Beginning in 2010, the Panel, which included members from the United States, China, France, Japan, Russia, South Korea, and the United Kingdom, submitted annual reports to the UNSC (semiannual from 2017), which were then released publicly. While the Panel at times came under pressure from member governments regarding the disclosure of politically sensitive or embarrassing material, its reports formed a corpus of authoritative evidence on North Korean sanctions evasion activities and member states' implementation (or non-implementation, as was often the case) of UNSC sanctions resolutions.
Russia's motivation in taking this action is not hard to guess. While a Russian Foreign Ministry spokesperson couched the country's veto as preventing the "collective West" from "strangling" North Korea, it is more plausible that Moscow is seeking to cover its tracks. The Panel's final report includes material on munitions-laden North Korean ships delivering cargo to Russian Navy ports for transshipment by rail to a Russian military supply depot not far from Ukraine. These arms transfers, as well as renewed Russian cooperation with North Korea in advanced military systems, violate existing resolutions—which Russia previously supported. The United Kingdom called the Russian action "nothing more than an attempt to silence independent, objective investigations." The country also stands accused of interfering with similar panels addressing situations in South Sudan, the Democratic Republic of the Congo, the Central African Republic, and Mali to obscure the activities of its mercenaries in these regions. China, which has been unsupportive of the Panel's activities but has not been caught red-handed trading arms with North Korea, abstained, content to let Russia take the heat.
So as Vladimir Lenin once put it, "what is to be done?" One group of countries, led by Canada, envisions a possible role for the General Assembly, if Russia does not reverse course by the April 30 deadline. Some smaller, less well-resourced countries have lauded the PoE's informational role in facilitating sanctions implementation and compliance.
But whatever the United Nations does, it is likely that there will be renewed efforts outside its system. The Proliferation Security Initiative, an ongoing effort from the George W. Bush era, would be one model of a coalition of the willing (now up to 112 members) to apply sanctions outside the UN ambit. The United States and South Korea recently launched an Enhanced Disruption Task Force and jointly sanctioned six individuals and two entities based in Russia, China, and the United Arab Emirates for enabling the North's weapons of mass destruction programs. Those sanctioning activities can be broadened.

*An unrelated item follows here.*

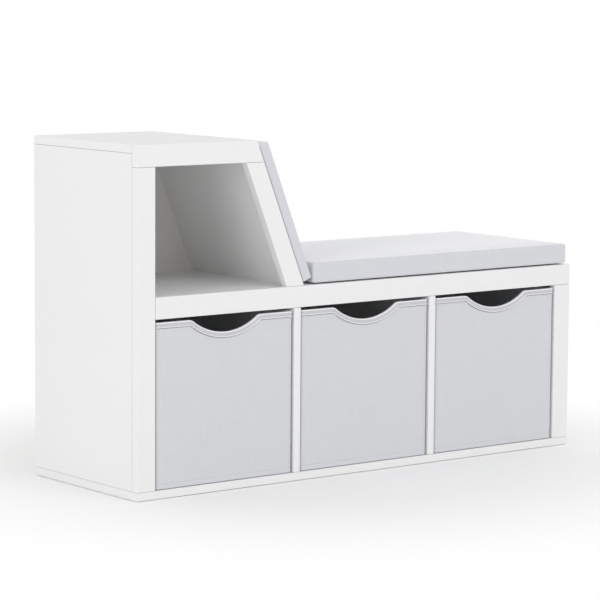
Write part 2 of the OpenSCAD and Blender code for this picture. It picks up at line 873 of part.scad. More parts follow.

The Egmont Group is a 174-member state network of financial intelligence units that shares information and collaborates on illicit financial activities. It does not have a mandate in the area of sanctions, but that does not mean that this mandate could not be created, and if it were, the Group could take on an intensified role in monitoring North Korean sanctions evasion in the financial sphere.
The Russian veto of the Panel of Experts renewal represents another small marker of the 21st century decline in US hegemony and a renewed Cold War split in the global order. It is a loss. But at the same time, there may be something liberating in pursuing these goals without having to fight rearguard actions by authoritarian states.